● **Short task**
The exercise asks you to copy every line below in which "caption" appears.

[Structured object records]
________________________
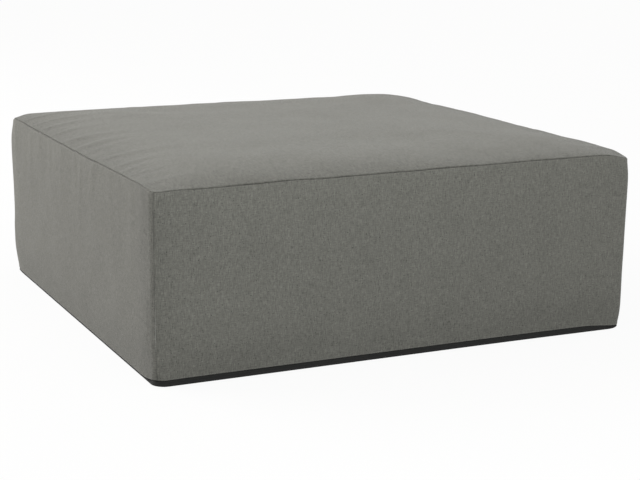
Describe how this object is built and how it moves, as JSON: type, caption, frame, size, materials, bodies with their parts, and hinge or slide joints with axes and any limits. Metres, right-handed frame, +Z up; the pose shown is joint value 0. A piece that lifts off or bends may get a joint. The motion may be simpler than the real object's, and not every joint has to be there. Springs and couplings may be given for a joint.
{
  "type": "outdoor ottoman",
  "caption": "Square low outdoor ottoman: foam block with a gently crowned top, sewn woven cover with a back zip, and a black non-slip base.",
  "frame": {"origin": "on the floor under the middle of the block", "axes": "+Z up, -Y towards the front, +Y out of the back, where the zip runs along X"},
  "size_m": [1.0056, 1.0075, 0.38],
  "materials": {
    "outdoor_fabric": "matte",
    "base_cloth": "matte",
    "liner_cloth": "satin",
    "wadding": "matte",
    "comfort_foam": "matte",
    "core_foam": "matte",
    "zip_tape": "matte",
    "zip_nylon": "satin",
    "zip_metal": "satin"
  },
  "bodies": {
    "ottoman": {"top_panel": "outdoor_fabric", "front_panel": "outdoor_fabric", "right_panel": "outdoor_fabric", "left_panel": "outdoor_fabric", "back_panel_upper": "outdoor_fabric", "back_panel_lower": "outdoor_fabric", "base_border": "base_cloth", "base_panel": "base_cloth", "liner_shell": "liner_cloth", "liner_base": "liner_cloth", "wadding_wrap": "wadding", "comfort_foam": "comfort_foam", "core_foam_upper": "core_foam", "core_foam_lower": "core_foam", "zip_tape_upper": "zip_tape", "zip_tape_lower": "zip_tape", "zip_coil_upper": "zip_nylon", "zip_coil_lower": "zip_nylon", "zip_stop_right": "zip_metal", "zip_stop_left": "zip_metal"},
    "slider": {"zip_slider": "zip_metal"},
    "pull": {"zip_pull": "zip_metal"}
  },
  "joints": [
    {"name": "zip_slide", "type": "slide", "parent": "ottoman", "child": "slider", "axis": [-1, 0, 0], "range_m": [0, 0.878]},
    {"name": "pull_swing", "type": "hinge", "parent": "slider", "child": "pull", "pos_m": [0.439, 0.5024, 0.085], "axis": [0, 0, -1], "range_deg": [0, 180]}
  ]
}
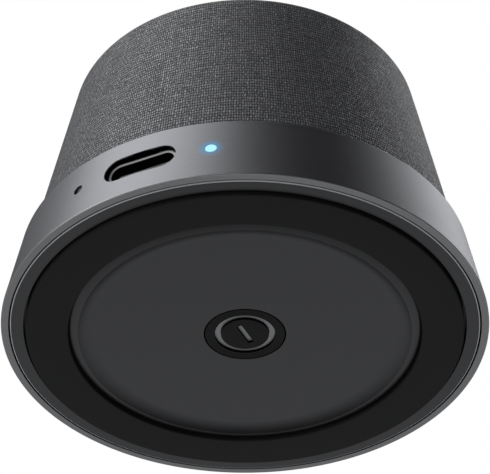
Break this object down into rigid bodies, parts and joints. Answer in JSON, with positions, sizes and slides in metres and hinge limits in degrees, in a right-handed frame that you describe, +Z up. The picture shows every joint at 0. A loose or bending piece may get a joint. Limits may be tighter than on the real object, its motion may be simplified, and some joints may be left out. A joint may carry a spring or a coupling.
{
  "type": "portable bluetooth speaker",
  "caption": "Small cone-shaped wireless speaker: fabric-covered body on a wide metal base band, power button in a dished underside, USB-C port, status light and microphone hole.",
  "frame": {"origin": "centre of the rubber foot's underside, on the surface the speaker stands on", "axes": "+Z up along the cone's axis, -Y towards the USB port, +X towards the status light's side"},
  "size_m": [0.061, 0.061, 0.0382],
  "materials": {
    "fabric": "fine melange knit",
    "inner_plastic": "moulded ABS",
    "foam": "closed-cell foam",
    "band_metal": "satin anodised",
    "cover_plastic": "satin moulded",
    "rubber": "matte",
    "panel_plastic": "fine texture",
    "button_plastic": "satin with turned lines",
    "icon": "satin",
    "black_plastic": "moulded",
    "white_plastic": "moulded nylon",
    "light_pipe": "clear, lit",
    "steel": "plated",
    "gold": "gold plated",
    "mesh": "fine woven mesh",
    "circuit_board": "solder mask",
    "ferrite": "ferrite",
    "capacitor": "ceramic",
    "ceramic": "ceramic",
    "foil": "laminated foil",
    "wire_red": "insulated wire",
    "wire_black": "insulated wire",
    "basket_steel": "black stamped steel",
    "magnet": "nickel plated",
    "kapton": "film",
    "copper": "enamelled wire",
    "spider_cloth": "treated cloth",
    "paper": "pressed paper",
    "phenolic": "phenolic board",
    "screw_steel": "zinc plated"
  },
  "bodies": {
    "housing": {"fabric_sleeve": "fabric", "grille_cap": "inner_plastic", "chassis": "inner_plastic", "chassis_gasket": "foam", "base_band": "band_metal", "bottom_cover": "cover_plastic", "rubber_foot": "rubber", "centre_panel": "panel_plastic", "tact_switch_body": "black_plastic", "light_pipe": "light_pipe", "status_led": "white_plastic", "usb_bezel": "black_plastic", "usb_shell": "steel", "usb_tongue": "black_plastic", "usb_contacts": "gold", "mic_mesh": "mesh", "mic_boot": "rubber", "microphone": "gold", "main_pcb": "circuit_board", "bluetooth_module": "steel", "amplifier_chip": "black_plastic", "charge_chip": "black_plastic", "power_inductors": "ferrite", "capacitors": "capacitor", "antenna": "ceramic", "battery_connector": "white_plastic", "speaker_connector": "white_plastic", "battery_tray": "inner_plastic", "battery_cell": "foil", "battery_pad": "foam", "battery_leads": "wire_red", "speaker_leads": "wire_black", "driver_basket": "basket_steel", "driver_yoke": "steel", "driver_magnet": "magnet", "driver_top_plate": "steel", "spider": "spider_cloth", "surround": "rubber", "driver_gasket": "foam", "driver_terminals": "phenolic", "driver_screws": "screw_steel", "cover_screws": "screw_steel", "pcb_screws": "screw_steel", "tray_screws": "screw_steel"},
    "button": {"power_button": "button_plastic", "button_icon": "icon"},
    "switch_plunger": {"tact_switch_plunger": "white_plastic"},
    "cone_assembly": {"driver_cone": "paper", "coil_former": "kapton", "voice_coil": "copper", "dust_cap": "paper"}
  },
  "joints": [
    {"name": "button_press", "type": "slide", "parent": "housing", "child": "button", "axis": [0, 0, 1], "range_m": [0, 0.0003], "stiffness_N_per_m": 3000, "springref_m": -0.0001},
    {"name": "plunger_press", "type": "slide", "parent": "housing", "child": "switch_plunger", "axis": [0, 0, 1], "range_m": [0, 0.0003]},
    {"name": "cone_stroke", "type": "slide", "parent": "housing", "child": "cone_assembly", "axis": [0, 0, 1], "range_m": [-0.0012, 0.0012], "stiffness_N_per_m": 1500, "deforming": ["surround", "spider"]}
  ],
  "couplings": [
    {"joint": "plunger_press", "follows": "button_press", "ratio": 1}
  ]
}
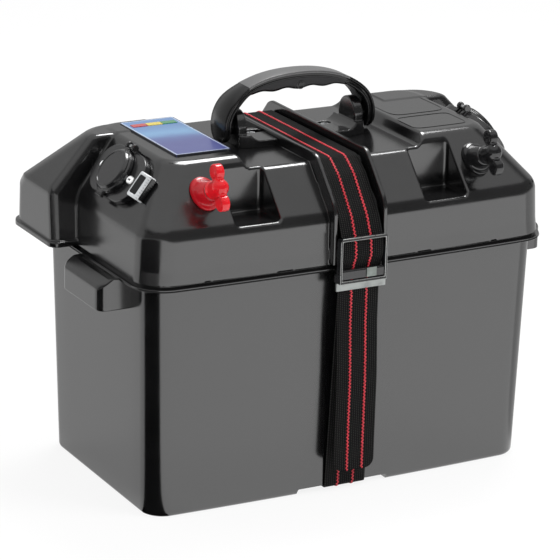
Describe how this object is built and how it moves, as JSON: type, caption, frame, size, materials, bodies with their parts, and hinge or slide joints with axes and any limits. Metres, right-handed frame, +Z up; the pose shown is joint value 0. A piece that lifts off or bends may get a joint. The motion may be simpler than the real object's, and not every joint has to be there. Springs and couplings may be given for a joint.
{
  "type": "portable battery box",
  "caption": "Portable battery box: deep tub with hand grips, lift-off lid with folding handle, wing-nut terminals, capped sockets, charge meter and a webbing hold-down strap.",
  "frame": {"origin": "on the ground at the centre of the feet, which is within 3 mm of the centre of the whole outline", "axes": "+Z up, +X along the long front face to the right, +Y to the back; the buckle and the terminals are on the -Y side"},
  "size_m": [0.419, 0.2429, 0.333],
  "materials": {
    "box_plastic": "moulded, semi-gloss",
    "handle_plastic": "moulded, semi-gloss",
    "grip_plastic": "fine grain",
    "webbing": "woven webbing with two stitched stripes",
    "buckle_black": "black, worn bright at the edges",
    "bright_steel": "bright zinc",
    "brass": "turned",
    "red_plastic": "gloss",
    "knob_plastic": "gloss",
    "socket_plastic": "semi-gloss",
    "rivet_metal": "bright",
    "clear_plastic": "bright, clear-coated",
    "meter_face": "printed in plain shaded blue",
    "lens_red": "tinted",
    "lens_amber": "tinted",
    "lens_green": "tinted",
    "circuit_board": "board"
  },
  "bodies": {
    "base": {"base_tub": "box_plastic", "strap_lower": "webbing"},
    "lid": {"lid_shell": "box_plastic", "strap_upper": "webbing", "strap_tail": "webbing", "buckle_frame": "buckle_black", "buckle_lip": "bright_steel", "cam_pin": "bright_steel", "left_handle_block": "box_plastic", "right_handle_block": "box_plastic", "block_screws": "bright_steel", "red_terminal_base": "red_plastic", "red_stud": "brass", "red_stud_nut": "brass", "black_terminal_base": "knob_plastic", "black_stud": "brass", "black_stud_nut": "brass", "left_socket_plate": "socket_plastic", "left_socket_tube": "bright_steel", "left_socket_nut": "socket_plastic", "left_socket_contact": "brass", "left_hinge_pin": "bright_steel", "left_rivets": "rivet_metal", "right_socket_plate": "socket_plastic", "right_socket_tube": "bright_steel", "right_socket_nut": "socket_plastic", "right_socket_contact": "brass", "right_hinge_pin": "bright_steel", "right_rivets": "rivet_metal", "breaker_housing": "clear_plastic", "meter_panel": "meter_face", "red_lens": "lens_red", "amber_lens": "lens_amber", "green_lens": "lens_green", "meter_board": "circuit_board", "board_screws": "bright_steel"},
    "handle": {"handle_frame": "handle_plastic", "handle_grip": "grip_plastic", "handle_pins": "bright_steel"},
    "cam": {"cam": "buckle_black", "cam_plate": "bright_steel"},
    "left_cap": {"left_socket_cap": "socket_plastic"},
    "right_cap": {"right_socket_cap": "socket_plastic"},
    "reset": {"reset_bar": "knob_plastic"},
    "red_washer": {"red_washer": "bright_steel"},
    "red_knob": {"red_wing_knob": "red_plastic"},
    "black_washer": {"black_washer": "bright_steel"},
    "black_knob": {"black_wing_knob": "knob_plastic"}
  },
  "joints": [
    {"name": "lid_lift", "type": "slide", "parent": "base", "child": "lid", "axis": [0, 0, 1], "range_m": [0, 0.08]},
    {"name": "handle_fold", "type": "hinge", "parent": "lid", "child": "handle", "pos_m": [0, 0, 0.291], "axis": [1, 0, 0], "range_deg": [-75, 75]},
    {"name": "cam_turn", "type": "hinge", "parent": "lid", "child": "cam", "pos_m": [0, -0.1203, 0.1955], "axis": [-1, 0, 0], "range_deg": [0, 75], "stiffness_Nm_per_rad": 0.01},
    {"name": "left_cap_turn", "type": "hinge", "parent": "lid", "child": "left_cap", "pos_m": [-0.15484, -0.016, 0.28814], "axis": [0, 1, 0], "range_deg": [0, 150]},
    {"name": "right_cap_turn", "type": "hinge", "parent": "lid", "child": "right_cap", "pos_m": [0.15484, -0.016, 0.28814], "axis": [0, -1, 0], "range_deg": [0, 150]},
    {"name": "reset_push", "type": "slide", "parent": "lid", "child": "reset", "axis": [0, 1, 0], "range_m": [0, 0.002], "stiffness_N_per_m": 200},
    {"name": "red_washer_rise", "type": "slide", "parent": "lid", "child": "red_washer", "axis": [0, -0.9063, 0.4226], "range_m": [0, 0.00375]},
    {"name": "red_knob_turn", "type": "hinge", "parent": "red_washer", "child": "red_knob", "pos_m": [-0.125, -0.08464, 0.264], "axis": [0, -0.9063, 0.4226], "range_deg": [0, 1090]},
    {"name": "black_washer_rise", "type": "slide", "parent": "lid", "child": "black_washer", "axis": [0, -0.9063, 0.4226], "range_m": [0, 0.00375]},
    {"name": "black_knob_turn", "type": "hinge", "parent": "black_washer", "child": "black_knob", "pos_m": [0.125, -0.08464, 0.264], "axis": [0, -0.9063, 0.4226], "range_deg": [0, 1090]}
  ],
  "couplings": [
    {"joint": "red_knob_turn", "follows": "red_washer_rise", "rad_per_m": 5026.5},
    {"joint": "black_knob_turn", "follows": "black_washer_rise", "rad_per_m": 5026.5}
  ]
}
________________________
● **Full output**
Describe how this object is built and how it moves, as JSON: type, caption, frame, size, materials, bodies with their parts, and hinge or slide joints with axes and any limits. Metres, right-handed frame, +Z up; the pose shown is joint value 0. A piece that lifts off or bends may get a joint. The motion may be simpler than the real object's, and not every joint has to be there. Springs and couplings may be given for a joint.
  "caption": "Square low outdoor ottoman: foam block with a gently crowned top, sewn woven cover with a back zip, and a black non-slip base.",
  "caption": "Small cone-shaped wireless speaker: fabric-covered body on a wide metal base band, power button in a dished underside, USB-C port, status light and microphone hole.",
Describe how this object is built and how it moves, as JSON: type, caption, frame, size, materials, bodies with their parts, and hinge or slide joints with axes and any limits. Metres, right-handed frame, +Z up; the pose shown is joint value 0. A piece that lifts off or bends may get a joint. The motion may be simpler than the real object's, and not every joint has to be there. Springs and couplings may be given for a joint.
  "caption": "Portable battery box: deep tub with hand grips, lift-off lid with folding handle, wing-nut terminals, capped sockets, charge meter and a webbing hold-down strap.",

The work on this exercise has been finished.